I've been thinking about getting one of the Nvidia shield consoles for a while now.  The little console that could if you will, the home media server version has my eye because I can run plex on it and 500gb of storage gives you room for quite a few movies (assuming you've optimized them a bit), and from what I'm reading the newest version of shield experience lets you add libraries from SMB network shares, usb drives and micro sd cards.  This is great news and I'm saving my bloggy dollars as we speak to get one (half way there!).
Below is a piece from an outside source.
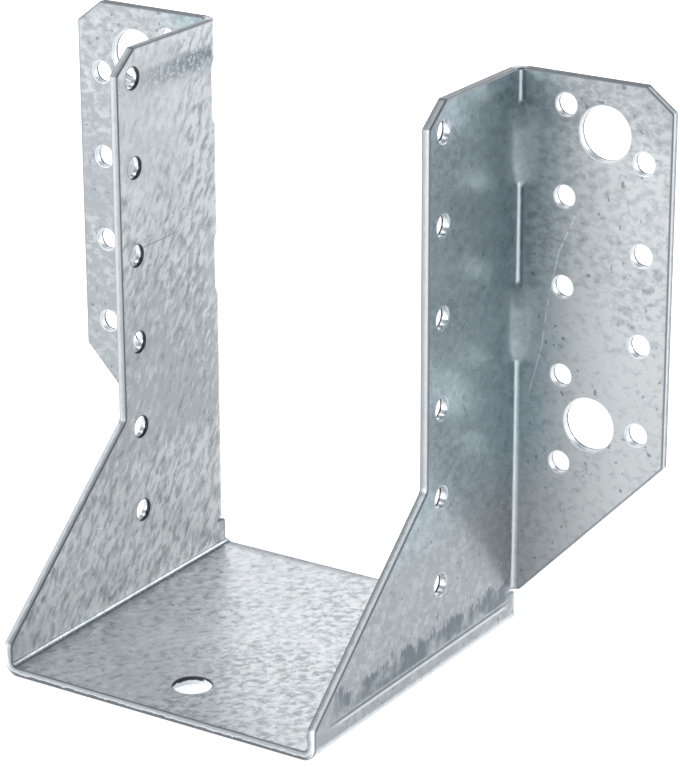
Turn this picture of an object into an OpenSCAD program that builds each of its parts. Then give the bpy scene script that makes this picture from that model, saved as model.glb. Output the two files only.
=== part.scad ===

That was enough to get my interest for sure, I've been running kodi via the Openelec on an old Acer Aspire revo r1600 (it's a ridiculous product name). It's a crappy nettop atom based pc with the one redeeming quality of having the nvidia ion chipset on it. Nvidia ion was h264 (the standard for .mp4 video) processing.  Meaning the dual core atom processor circa 2009 is able to playback 1080p video without stuttering.  The cpu alone wouldn't be up to the task, and topping out at like 19w it is tiny and only needs an hdmi to be a full featured media center.  Out of the box openelec supported my Media Center usb ir adapter and I can run it with the Logitech Harmony remote and from the xbox 360.  Keeping a keyboard handy is still worth the effort as I've been having some trouble with my usb wifi adapter lately, but otherwise it runs easily.  Kodi doesn't support streaming and transcoding out of the box and doesn't have the fit and polish of Plex, so I've been wanting to jump to that as my full time media player.  Simplifies all kinds of tasks for content on the go and for kids in the house on tablets. 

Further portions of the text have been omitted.